The look on Smith’s skull-like face made Thurif beam with pride. The
Exarch
crewmen he’d modified had not only got the
Kerioth
flying again; they were making great progress converting the captain’s room into a serviceable laboratory.
“Altered with metasomatics,” Smith observed of Thurif’s crew and their single-minded toil.
“Shaping flesh is my specialty,” Thurif said. “I understand you have a similar way with inanimate matter.”
“Is that why you freed me?”
“As I said, I am a liberator. You are but the first of many to come.”
“Come from where?”
Thurif selected one tool from the general clutter of a stainless steel workbench. The white knife’s lightness never failed to awe him. Its finger-length blade represented all of the
Exarch’s
ether metal stores.
He turned back to Smith. “Others used your gifts to revive a goddess of death. I would employ them to raise up a god of liberation who will free men from decrepit moralities, arbitrary limitations, and human nature itself.
“Divinize a mortal? Who?”
“Me,” said Thurif.
The searing flash plunged Hazeroth into frozen darkness. He drifted, blind and tormented, through formless wastes.
At least I have survived my would-be slayer.
Yes. Hazeroth had tasted the Gen’s dying agony, and the memory brought a mite of consolation.
A voice invaded the sightless Void. It spoke secret names with the authority to command even a prince of the Circles. The words drew him through the ether to attend the one who spoke.
The cold and pain left him. Hazeroth felt smooth metal beneath his knees and smelled recycled air. His vision did not return.
“Well come, Blade of Shaiel,” said an unexpectedly fair voice. Its icy echo formed an image of the robed figure before which he knelt.
“Why can I not see?” Hazeroth demanded.
“A question pondered long by many,” the chilling voice said. “’Tis fitting that your senses match your defect of mind.”
“Provoking an unbound demon also suggests a mental defect,” Hazeroth growled.
“Worse is hurling threats against you know not what. Despise not him that judges you.”
Fear chilled Hazeroth as not even the Void could. “Lord Shaiel?”

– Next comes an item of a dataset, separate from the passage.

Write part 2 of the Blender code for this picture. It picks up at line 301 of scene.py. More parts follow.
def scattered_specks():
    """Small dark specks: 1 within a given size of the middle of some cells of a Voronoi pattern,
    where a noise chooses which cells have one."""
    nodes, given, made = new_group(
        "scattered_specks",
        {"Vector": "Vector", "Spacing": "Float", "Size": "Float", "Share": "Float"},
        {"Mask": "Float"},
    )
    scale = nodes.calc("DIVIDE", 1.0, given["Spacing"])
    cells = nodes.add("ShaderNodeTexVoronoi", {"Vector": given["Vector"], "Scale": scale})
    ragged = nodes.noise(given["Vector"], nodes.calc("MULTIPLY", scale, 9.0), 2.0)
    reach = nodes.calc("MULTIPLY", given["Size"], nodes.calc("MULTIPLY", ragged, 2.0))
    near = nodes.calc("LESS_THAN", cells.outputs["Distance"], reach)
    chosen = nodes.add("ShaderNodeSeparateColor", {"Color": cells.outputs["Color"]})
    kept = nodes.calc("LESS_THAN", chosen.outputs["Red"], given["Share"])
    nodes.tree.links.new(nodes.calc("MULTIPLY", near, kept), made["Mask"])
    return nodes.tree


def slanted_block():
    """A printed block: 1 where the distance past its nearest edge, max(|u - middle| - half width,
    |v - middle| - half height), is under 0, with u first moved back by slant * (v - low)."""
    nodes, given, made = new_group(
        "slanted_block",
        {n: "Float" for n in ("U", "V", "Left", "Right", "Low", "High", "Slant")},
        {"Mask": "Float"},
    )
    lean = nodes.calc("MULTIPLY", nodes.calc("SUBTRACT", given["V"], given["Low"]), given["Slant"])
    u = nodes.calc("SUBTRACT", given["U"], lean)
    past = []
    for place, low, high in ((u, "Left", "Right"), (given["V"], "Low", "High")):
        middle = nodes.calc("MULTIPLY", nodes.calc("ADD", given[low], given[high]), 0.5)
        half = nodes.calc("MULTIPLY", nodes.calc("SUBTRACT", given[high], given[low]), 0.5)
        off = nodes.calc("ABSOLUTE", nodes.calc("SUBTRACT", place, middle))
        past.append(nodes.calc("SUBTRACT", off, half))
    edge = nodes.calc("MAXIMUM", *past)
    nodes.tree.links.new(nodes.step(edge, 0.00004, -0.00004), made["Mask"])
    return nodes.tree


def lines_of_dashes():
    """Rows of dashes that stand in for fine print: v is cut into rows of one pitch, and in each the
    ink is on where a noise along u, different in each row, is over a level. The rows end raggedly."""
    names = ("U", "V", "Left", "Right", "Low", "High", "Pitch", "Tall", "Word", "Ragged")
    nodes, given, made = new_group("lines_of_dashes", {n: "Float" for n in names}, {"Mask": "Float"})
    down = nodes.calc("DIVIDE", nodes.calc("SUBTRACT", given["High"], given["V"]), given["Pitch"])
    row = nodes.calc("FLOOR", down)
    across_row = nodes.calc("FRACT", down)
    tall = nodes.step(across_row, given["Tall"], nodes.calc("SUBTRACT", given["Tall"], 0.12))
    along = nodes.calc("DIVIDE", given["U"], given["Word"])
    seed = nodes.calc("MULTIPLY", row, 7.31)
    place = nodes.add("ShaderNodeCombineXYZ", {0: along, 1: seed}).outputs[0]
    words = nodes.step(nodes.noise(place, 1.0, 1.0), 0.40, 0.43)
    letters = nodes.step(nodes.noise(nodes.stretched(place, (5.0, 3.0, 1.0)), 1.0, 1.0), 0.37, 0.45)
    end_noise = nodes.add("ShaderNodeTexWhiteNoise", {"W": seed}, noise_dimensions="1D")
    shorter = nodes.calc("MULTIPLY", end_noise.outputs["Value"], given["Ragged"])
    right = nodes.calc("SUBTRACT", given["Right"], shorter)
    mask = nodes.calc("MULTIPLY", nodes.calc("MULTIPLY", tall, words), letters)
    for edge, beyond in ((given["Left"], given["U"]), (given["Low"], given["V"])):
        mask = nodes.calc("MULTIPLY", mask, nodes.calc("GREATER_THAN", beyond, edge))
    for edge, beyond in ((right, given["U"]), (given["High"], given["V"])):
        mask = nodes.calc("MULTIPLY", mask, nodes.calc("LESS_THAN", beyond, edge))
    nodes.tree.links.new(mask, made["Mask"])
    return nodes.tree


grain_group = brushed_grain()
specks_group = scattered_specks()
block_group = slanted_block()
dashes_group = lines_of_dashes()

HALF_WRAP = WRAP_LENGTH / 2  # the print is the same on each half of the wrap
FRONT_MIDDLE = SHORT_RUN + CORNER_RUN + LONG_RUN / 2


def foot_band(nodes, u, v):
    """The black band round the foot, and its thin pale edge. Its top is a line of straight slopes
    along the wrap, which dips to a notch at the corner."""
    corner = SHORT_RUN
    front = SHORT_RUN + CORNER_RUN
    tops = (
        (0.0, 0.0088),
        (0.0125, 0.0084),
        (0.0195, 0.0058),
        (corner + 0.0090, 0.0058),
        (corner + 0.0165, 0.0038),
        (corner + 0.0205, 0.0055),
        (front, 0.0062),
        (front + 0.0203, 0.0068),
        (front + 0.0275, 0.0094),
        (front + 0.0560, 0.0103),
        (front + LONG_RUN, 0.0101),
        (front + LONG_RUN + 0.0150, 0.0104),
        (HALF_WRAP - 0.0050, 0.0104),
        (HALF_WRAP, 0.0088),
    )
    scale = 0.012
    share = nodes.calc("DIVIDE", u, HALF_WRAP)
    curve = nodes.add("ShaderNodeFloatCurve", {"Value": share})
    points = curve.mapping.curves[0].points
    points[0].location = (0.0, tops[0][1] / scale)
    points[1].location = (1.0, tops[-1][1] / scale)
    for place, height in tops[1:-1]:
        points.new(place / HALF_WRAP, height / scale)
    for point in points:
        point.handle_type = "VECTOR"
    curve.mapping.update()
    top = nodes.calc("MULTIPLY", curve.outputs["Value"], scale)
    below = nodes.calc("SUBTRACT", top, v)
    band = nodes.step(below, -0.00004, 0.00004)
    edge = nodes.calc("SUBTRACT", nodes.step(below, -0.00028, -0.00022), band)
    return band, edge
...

“You stand before his Will,” the cold voice said.
Anger overcame the demon’s dread. “You summon me blind for your amusement!”
“I summon you for judgment. Your flesh bears your sin’s due wage.”

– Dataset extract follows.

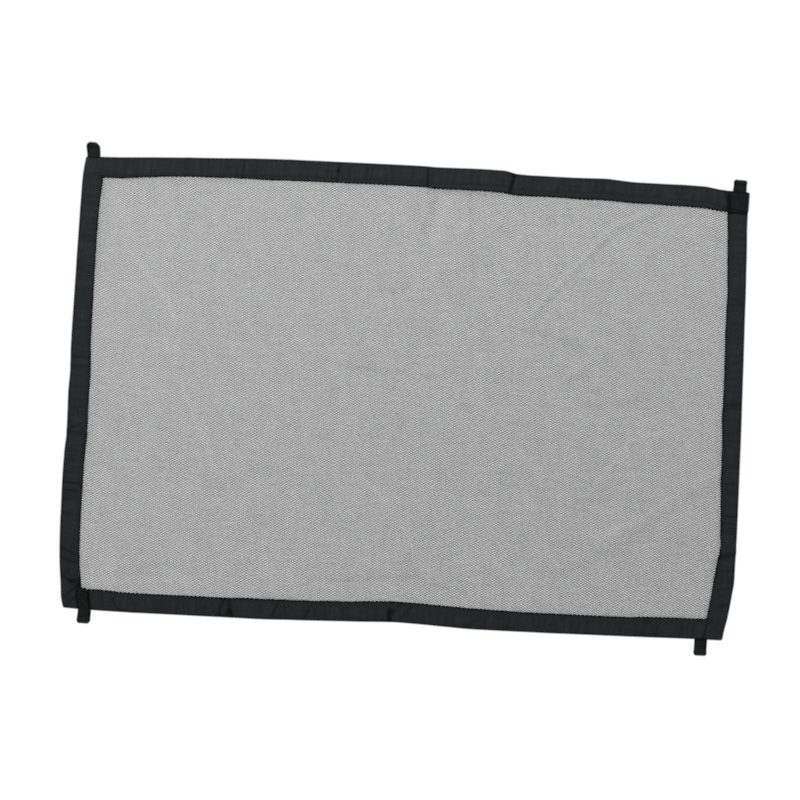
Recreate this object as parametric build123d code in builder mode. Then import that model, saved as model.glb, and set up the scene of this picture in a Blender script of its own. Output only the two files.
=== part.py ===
from build123d import *
import os

# A soft mesh wind screen: a rectangular net, bound on all four edges with folded tape, with a
# short loop of doubled webbing standing out of the top and bottom edges near each corner.
#
# It hangs upright in the XZ plane. +X is the viewer's right, +Z is up and the front faces -Y.
# The origin is the middle of the panel, halfway through the net. Millimetres throughout.

# ---- driving dimensions -------------------------------------------------------------------
panel_width = 1060.0
panel_height = 720.0

net_thickness = 0.4
net_margin = 2.0  # the net stops this far inside the bindings' outer edges

ply_thickness = 0.6  # one layer of the binding tape
back_ply_width = 30.0
front_ply_width = 26.0  # the tape is folded off-centre, so its back ply is wider
lap_step = 1.0  # how far a lapped end runs on past the binding under it

webbing_thickness = 1.0
webbing_width = 20.0
eye_radius = 3.0  # takes a cord or a hook up to 6 mm thick
neck_length = 6.0  # where the two layers of a loop part to go round the eye
leg_length = 32.0  # the sewn end of a loop, from the panel's outer edge inwards
swing_gap = 0.3  # between a loop and the edge that it swings about

stitch_width = 0.8
stitch_height = 0.2
seam_inset = 23.0  # from the panel's outer edge to a seam
seam_end_gap = 1.0
corner_seam_end = 3.0
box_seam_width = 14.0
box_seam_length = 22.0

fold_gap = 0.3  # between the two halves of the panel at the centre fold

# Each loop: the panel's edge, the side of that edge, how far in from the panel's side it is
# sewn, how far it stands out, and the face that carries it, 1 for the back and -1 for the front.
loops = {
    "top_left": ("top", -1, 1.5, 23.5, 1),
    "top_right": ("top", 1, 5.5, 19.0, 1),
    "bottom_left": ("bottom", -1, 25.0, 22.0, -1),
    "bottom_right": ("bottom", 1, 25.0, 26.5, 1),
}

# ---- derived sizes ------------------------------------------------------------------------
half_width = panel_width / 2
half_height = panel_height / 2
net_face = net_thickness / 2
ply_face = net_face + ply_thickness  # outer face of a binding that lies on the net
lap_face = ply_face + ply_thickness  # outer face of a binding that lies on another binding
lap_length = back_ply_width + lap_step
loop_face = lap_face + 2 * webbing_thickness
loop_middle = lap_face + webbing_thickness
pivot_height = webbing_thickness + swing_gap
eye_outer_radius = eye_radius + webbing_thickness

# One plane for each edge of the panel: x runs inwards from the outer edge, y to the back, and
# z along the edge, clockwise as seen from the front, from the middle of that edge.
edges = {
    "top": Plane(origin=(0, 0, half_height), x_dir=(0, 0, -1), z_dir=(1, 0, 0)),
    "right": Plane(origin=(half_width, 0, 0), x_dir=(-1, 0, 0), z_dir=(0, 0, -1)),
    "bottom": Plane(origin=(0, 0, -half_height), x_dir=(0, 0, 1), z_dir=(-1, 0, 0)),
    "left": Plane(origin=(-half_width, 0, 0), x_dir=(1, 0, 0), z_dir=(0, 0, 1)),
}


def save(piece, name):
    """Labels a finished piece and writes it to its own file."""
    piece.part.label = name
    export_step(piece.part, f"parts/{name}.step")


def draw_block(x_start, x_end, y_start, y_end):
    """Draws a rectangle between two corners on the sketch in hand."""
    with Locations(((x_start + x_end) / 2, (y_start + y_end) / 2)):
        Rectangle(x_end - x_start, y_end - y_start)


def make_net(name, start, end):
    """One half of the net, a plain sheet between two places along the top edge."""
    with BuildPart() as net:
        with BuildSketch(edges["top"].offset(start)):
            draw_block(net_margin, panel_height - net_margin, -net_face, net_face)
        extrude(amount=end - start)
    save(net, name)


def make_binding(name, edge, stretches):
    """A tape folded round an edge. A stretch is its start, its end and its inner face."""
    with BuildPart() as tape:
        for start, end, inner in stretches:
            outer = inner + ply_thickness
            with BuildSketch(edges[edge].offset(start)):
                draw_block(0, ply_thickness, -outer, outer)
                draw_block(0, front_ply_width, -outer, -inner)
                draw_block(0, back_ply_width, inner, outer)
            extrude(amount=end - start)
    save(tape, name)


def make_seam(name, edge, start, end, faces):
    """Rows of thread along an edge. Each face is the y of a surface that carries a row."""
    with BuildPart() as seam:
        for face in faces:
            proud = face + stitch_height if face > 0 else face - stitch_height
            with BuildSketch(edges[edge].offset(start)):
                draw_block(
                    seam_inset - stitch_width / 2,
                    seam_inset + stitch_width / 2,
                    min(face, proud),
                    max(face, proud),
                )
            extrude(amount=end - start)
    save(seam, name)


def loop_span(edge, side, inset):
    """The loop's start and end along its edge, in the direction that the edge runs."""
    outer = half_width - inset
    inner = outer - webbing_width
    runs_right = edges[edge].z_dir.X > 0
    return (inner, outer) if (side > 0) == runs_right else (-outer, -inner)


def make_loop(name, edge, side, inset, reach, face):
    """The free part of a loop: two layers side by side, parted at the tip round an eye."""
    start, end = loop_span(edge, side, inset)
    eye = (eye_outer_radius - reach, face * loop_middle)
    neck = (eye[0] + neck_length, eye[1])
    root = (-pivot_height, eye[1])
    with BuildPart() as loop:
        with BuildSketch(edges[edge].offset(start)):
            with Locations(eye):
                Circle(eye_outer_radius)
            with Locations(neck):
                Circle(webbing_thickness)
            make_hull()
            draw_block(
                neck[0], root[0], eye[1] - webbing_thickness, eye[1] + webbing_thickness
            )
            with Locations(root):
                Circle(webbing_thickness)
            with Locations(eye):
                Circle(eye_radius, mode=Mode.SUBTRACT)
        extrude(amount=end - start)
    save(loop, f"loop_{name}")


def make_loop_legs(name, edge, side, inset, reach, face):
    """The sewn part of a loop: both layers, flat against one face of the binding."""
    start, end = loop_span(edge, side, inset)
    near, far = sorted((face * lap_face, face * loop_face))
    with BuildPart() as legs:
        with BuildSketch(edges[edge].offset(start)):
            draw_block(0, leg_length, near, far)
        extrude(amount=end - start)
    save(legs, f"loop_{name}_legs")


def make_loop_stitching(name, edge, side, inset, reach, face):
    """The box of stitches that holds a loop's legs."""
    start, end = loop_span(edge, side, inset)
    surface = edges[edge].offset((start + end) / 2)
    centre = surface.from_local_coords((leg_length / 2, face * loop_face, 0))
    sheet = Plane(origin=centre, x_dir=surface.x_dir, z_dir=surface.y_dir * face)
    with BuildPart() as stitching:
        with BuildSketch(sheet):
            Rectangle(box_seam_length, box_seam_width)
            Rectangle(
                box_seam_length - 2 * stitch_width,
                box_seam_width - 2 * stitch_width,
                mode=Mode.SUBTRACT,
            )
        extrude(amount=stitch_height)
    save(stitching, f"loop_{name}_stitching")


os.makedirs("parts", exist_ok=True)

# ---- the net, in two halves that meet at the centre fold ----
net_half = half_width - net_margin
fold = fold_gap / 2
make_net("net_left", -net_half, -fold)
make_net("net_right", fold, net_half)

# ---- the bindings -------------------------------------------------------------------------
# The bottom binding goes on first, then the two side ones, which lap over its ends, and last
# the top one, which laps over theirs.
lap_end = half_width - lap_length
plain_end = half_width - back_ply_width
make_binding(
    "top_binding_left",
    "top",
    [(-half_width, -lap_end, ply_face), (-plain_end, -fold, net_face)],
)
make_binding(
    "top_binding_right",
    "top",
    [(fold, plain_end, net_face), (lap_end, half_width, ply_face)],
)
bottom_end = half_width - ply_thickness
make_binding("bottom_binding_right", "bottom", [(-bottom_end, -fold, net_face)])
make_binding("bottom_binding_left", "bottom", [(fold, bottom_end, net_face)])

side_top = half_height - ply_thickness
side_plain_end = half_height - back_ply_width
side_lap_end = half_height - lap_length
make_binding(
    "right_binding",
    "right",
    [(-side_top, side_plain_end, net_face), (side_lap_end, half_height, ply_face)],
)
make_binding(
    "left_binding",
    "left",
    [(-half_height, -side_lap_end, ply_face), (-side_plain_end, side_top, net_face)],
)

# ---- the seams along the bindings ----
both_faces = (-ply_face, ply_face)
seam_end = lap_end - seam_end_gap
side_seam_end = side_lap_end - seam_end_gap
make_seam("top_seam_left", "top", -seam_end, -fold, both_faces)
make_seam("top_seam_right", "top", fold, seam_end, both_faces)
make_seam("bottom_seam_right", "bottom", -seam_end, -fold, both_faces)
make_seam("bottom_seam_left", "bottom", fold, seam_end, both_faces)
make_seam("right_seam", "right", -side_seam_end, side_seam_end, both_faces)
make_seam("left_seam", "left", -side_seam_end, side_seam_end, both_faces)

# ---- the short seams that close the lapped corners ----
outer_end = half_width - corner_seam_end
inner_end = half_width - back_ply_width + corner_seam_end
side_outer_end = half_height - corner_seam_end
side_inner_end = half_height - back_ply_width + corner_seam_end
front_lap = (-lap_face,)
make_seam("corner_seam_top_left", "top", -outer_end, -inner_end, front_lap)
make_seam("corner_seam_top_right", "top", inner_end, outer_end, front_lap)
make_seam("corner_seam_bottom_right", "right", side_inner_end, side_outer_end, front_lap)
make_seam("corner_seam_bottom_left", "left", -side_outer_end, -side_inner_end, front_lap)

# ---- the four hanging loops ----
for loop_name, loop_place in loops.items():
    make_loop(loop_name, *loop_place)
    make_loop_legs(loop_name, *loop_place)
    make_loop_stitching(loop_name, *loop_place)
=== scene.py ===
import math

import bmesh
import bpy
import numpy as np
from mathutils import Matrix, Vector


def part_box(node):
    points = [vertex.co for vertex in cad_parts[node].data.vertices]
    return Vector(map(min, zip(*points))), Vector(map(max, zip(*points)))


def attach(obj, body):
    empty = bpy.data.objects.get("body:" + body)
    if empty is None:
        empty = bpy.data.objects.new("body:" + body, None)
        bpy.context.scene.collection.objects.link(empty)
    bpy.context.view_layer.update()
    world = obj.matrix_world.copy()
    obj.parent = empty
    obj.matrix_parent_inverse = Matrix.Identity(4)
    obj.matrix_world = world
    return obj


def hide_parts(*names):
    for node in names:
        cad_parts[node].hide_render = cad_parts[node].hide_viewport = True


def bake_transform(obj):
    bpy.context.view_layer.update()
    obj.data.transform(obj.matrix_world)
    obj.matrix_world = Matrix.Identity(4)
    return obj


# The looks of a soft mesh wind screen: a black net with hexagonal cells, bound on four edges with
# folded tape, with four loops of doubled webbing. Metres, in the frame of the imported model: the
# panel hangs in the XZ plane, +X is the viewer's right, +Z is up and the front faces -Y.
#
# Every piece is first laid out on the flat panel, and worked_cloth() then gives it the pull, the
# folds and the creases of used cloth, the same for all layers, so that they stay on each other.

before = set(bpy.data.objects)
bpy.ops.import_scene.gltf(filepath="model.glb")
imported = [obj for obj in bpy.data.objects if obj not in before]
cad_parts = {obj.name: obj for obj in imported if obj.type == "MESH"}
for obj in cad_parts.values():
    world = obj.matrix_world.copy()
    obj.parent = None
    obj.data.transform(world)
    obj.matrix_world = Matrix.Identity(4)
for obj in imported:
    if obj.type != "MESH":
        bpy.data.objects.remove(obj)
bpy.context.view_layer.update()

MM = 0.001

# ---- sizes from the frame ----
HALF_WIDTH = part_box("right_binding")[1].x
HALF_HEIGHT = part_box("top_binding_right")[1].z
NET_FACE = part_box("net_left")[1].y
PLY_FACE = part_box("bottom_binding_left")[1].y
LAP_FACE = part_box("right_binding")[1].y
TAPE_THICKNESS = PLY_FACE - NET_FACE
NET_MARGIN = HALF_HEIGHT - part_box("net_left")[1].z
BACK_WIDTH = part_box("left_binding")[1].x + HALF_WIDTH
LAP_LENGTH = BACK_WIDTH + 1 * MM  # how far a lapped end lies over the binding under it

# ---- how the cloth is pulled out of its flat rectangle ----
# Each edge's bulge beyond the line between its corners, in millimetres, outwards positive, at
# places from 0 to 1: left to right along the top and bottom, top to bottom along the sides.
TOP_BULGE = ((0, 0), (0.05, 1.5), (0.1, 4.3), (0.2, 8.9), (0.3, 12.5), (0.36, 13.1), (0.5, 14.0),
             (0.53, 13.3), (0.6, 14.3), (0.627, 13.6), (0.65, 9.2), (0.68, 8.3), (0.73, 8.5),
             (0.78, 9.3), (0.83, 6.7), (0.9, 6.7), (0.93, 6.1), (0.96, 1.9), (1, 0))
BOTTOM_BULGE = ((0, 0), (0.06, 2.2), (0.1, 2.6), (0.3, 3.0), (0.35, 2.3), (0.4, 0.9), (0.45, -0.6),
                (0.475, -1.7), (0.5, -2.6), (0.53, -1.8), (0.575, 0.3), (0.625, 2.5), (0.68, 2.7),
                (0.8, 2.0), (0.88, 1.4), (0.95, 0.5), (1, 0.3))
LEFT_BULGE = ((0, 0), (0.025, 2.6), (0.05, 4.4), (0.1, 5.4), (0.2, 6.7), (0.3, 7.6), (0.425, 9.0),
              (0.475, 8.1), (0.525, 9.5), (0.56, 9.2), (0.61, 9.0), (0.65, 10.9), (0.72, 11.8),
              (0.82, 11.4), (0.86, 10.7), (0.9, 9.3), (0.95, 5.8), (0.975, 4.3), (1, 0))
RIGHT_BULGE = ((0, -0.4), (0.03, -0.6), (0.05, -1.3), (0.075, -1.1), (0.125, 0.6), (0.2, 2.2),
               (0.3, 4.1), (0.4, 6.3), (0.5, 7.8), (0.55, 9.3), (0.6, 10.3), (0.7, 11.5),
               (0.82, 12.2), (0.87, 12.0), (0.9, 9.8), (0.95, 5.0), (0.975, 1.3), (1, -1.5))
# How far each corner is pulled to the right and up, in millimetres.
CORNER_PULL = {"top_left": (-1.2, 0.9), "top_right": (2.8, -0.2),
               "bottom_left": (-0.2, -2.4), "bottom_right": (-1.9, 1.7)}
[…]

“What sin?” Hazeroth asked. “Shaiel set me on the souldancers’ trail. I’d have them all but for a treacherous Gen!”
“As a shepherd, not a wolf, were you sent. You were to gather Shaiel’s kin; not condemn them to pain without end.”

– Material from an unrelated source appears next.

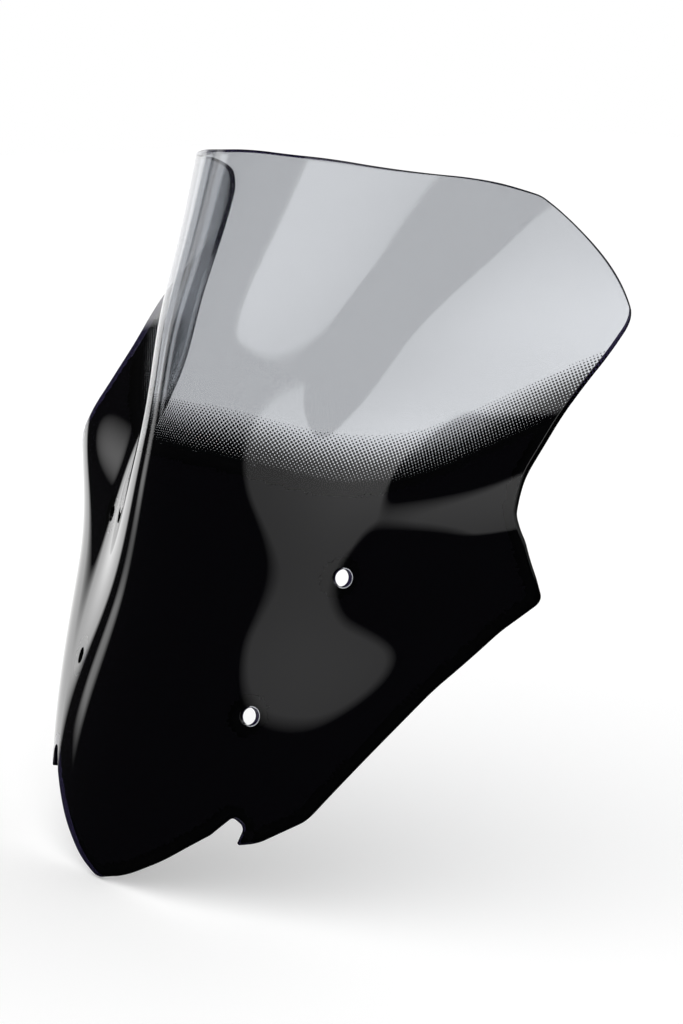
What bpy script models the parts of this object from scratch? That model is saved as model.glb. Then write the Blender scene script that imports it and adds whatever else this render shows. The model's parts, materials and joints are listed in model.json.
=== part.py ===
"""Touring windshield screen for a motorcycle: a thermoformed acrylic sheet
with the black screen print on its inner face.

Axes: +X is the left-to-right width, -Y is the front of the screen, +Z is up.
The tables below are in millimetres; everything built from them is in metres.
"""

import math

import bmesh
import bpy
import numpy as np
from mathutils import Matrix, Vector

MM = 0.001

# ---------------------------------------------------------------- dimensions
SHEET_THICKNESS = 3.5
PRINT_GAP = 0.3  # clearance kept between the sheet and the print solids
PRINT_THICKNESS = 0.3
PRINT_INSET = 0.6  # the print stops this far short of the trimmed edge

# The form of the outer face, at stations up the screen.
STATION_Z = (0, 75, 150, 215, 265, 305, 350, 405)
RIDGE_Y = (-6.3, 12.6, 32.5, 43.5, 53, 63, 82.5, 106.5)  # how far back the centreline leans
CROWN_R = (240, 225, 150, 108, 90, 97, 122, 160)  # radius of the central arch
SHOULDER_X = (82, 77, 86, 85, 97, 106, 124, 150)  # where the arch turns into wing
SHOULDER_W = (60, 70, 81, 89, 94, 85, 65, 50)  # width that the turn takes
WING_SLOPE = (0.28, 0.37, 0.36, 0.25, 0.22, 0.43, 0.78, 0.90)  # setback per mm of X

# The side flange is turned back along a crease, given as (x, z) in front view.
CREASE_LOW = (95, 44)
CREASE_HIGH = (202, 222)
FLANGE_SLOPE = 0.43
FLANGE_BLEND = 14.0

# The trimmed outline in front view, right half: x, z, corner radius.
BOTTOM_EDGE = ((0, 1.2, 20), (22, 7.6, 150), (48, 21.3, 150), (76, 41.2, 8), (92.5, 38.2, 3))
FLANGE_FOOT = ((92.5, 38.2, 3), (103, 40.5, 25), (125, 55.5, 20))
FLANGE_SIDE = ((125, 55.5, 20), (172.5, 130, 120), (199, 163.5, 80), (217, 181, 7))
EAR_TOP = ((201, 226, 14), (209, 212, 25), (214.5, 193, 30), (217, 181, 7))
WING_SIDE = ((201, 226, 14), (196, 245, 40), (196.5, 273, 90), (201.8, 304, 60), (200.8, 322.5, 20))
WING_TOP = ((200.8, 322.5, 20), (143.5, 383, 12))
TOP_EDGE = ((0, 405, 400), (60, 402, 300), (125, 392.5, 60), (143.5, 383, 12))

# Lines across the sheet, from the centreline to the side, as x, z points.
LOWER_LINE = ((0, 212), (50, 204), (96, 198), (150, 207), (201, 226))
PRINT_LINE = ((0, 242), (50, 238.5), (93, 230), (148, 245.6), (196.5, 277))
FADE_LINE = ((0, 268.5), (50, 264.5), (92.5, 255), (133, 267), (200, 309))
UPPER_LINE = ((0, 334), (50, 332), (100, 326), (150, 323), (200, 325))

# Mounting holes, x and z, right half.
HOLES = ((83, 106), (111, 182))
HOLE_D = 9.5
PRINT_HOLE_D = 11.0
SEAT_D = 18.0
SEAT_DEPTH = 0.35

# The hooked notch between the front panel and the flange, as x, z points.
NOTCH = (
    (64, 26), (79.5, 44.8), (83.2, 48.4), (86.2, 50.7), (88.6, 51.5), (90.8, 50.9),
    (92.8, 49.3), (94.0, 47.2), (94.1, 44.6), (93.3, 42.2), (92.4, 40.2), (92.2, 37), (91, 26),
)

# Cells across and up each region of the sheet.
ACROSS = 22
FLANGE_ACROSS = 6
ROWS_LOWER, ROWS_BELOW_PRINT, ROWS_FADE, ROWS_UPPER, ROWS_TOP = 16, 4, 3, 6, 8


# ------------------------------------------------------------------ the form
def natural_cubic(knots, values):
    """The smooth curve through the stations."""
    x = np.array(knots, float)
    y = np.array(values, float)
    n = len(x)
    h = np.diff(x)
    a = np.zeros((n, n))
    b = np.zeros(n)
    a[0, 0] = a[-1, -1] = 1.0
    for i in range(1, n - 1):
        a[i, i - 1], a[i, i], a[i, i + 1] = h[i - 1], 2 * (h[i - 1] + h[i]), h[i]
        b[i] = 6 * ((y[i + 1] - y[i]) / h[i] - (y[i] - y[i - 1]) / h[i - 1])
    m = np.linalg.solve(a, b)

    def value(t):
        t = np.clip(t, x[0], x[-1])
        i = np.clip(np.searchsorted(x, t) - 1, 0, n - 2)
        p, q, k = x[i + 1] - t, t - x[i], h[i]
        bend = (m[i] * p**3 + m[i + 1] * q**3) / (6 * k)
        return bend + (y[i] / k - m[i] * k / 6) * p + (y[i + 1] / k - m[i + 1] * k / 6) * q

    return value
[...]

“I harmed not a one. Why lay the guilt on me?”
“Knew you well that the Lady of Fire loved the Nesshin,” said Shaiel’s Will. “Had you won his trust, hers would have followed. She is estranged from us by his death.”
Suspicion entered Hazeroth’s mind. “If Shaiel’s prize were truly lost, you would have left me to the Void.”
“Not wholly fruitless were your works, though your chief victory lay in succumbing to Thurif’s guile.”
“I was meant to open the vault,” the demon said. “Why did you withhold knowledge of the key?”
“Why tempt one so prone to rebellion? The smith is free. You have only to find him.”
“What cause have you to trust me now?”
The Will’s voice grew colder still. “Not lightly does Shaiel give honors. We come to Mithgar soon. Perhaps you shall again prove worthy to bear his blade.”
A door hissed open. Hazeroth heard Shaiel’s Will pass through with surprisingly light steps before it closed again, leaving him blind and alone.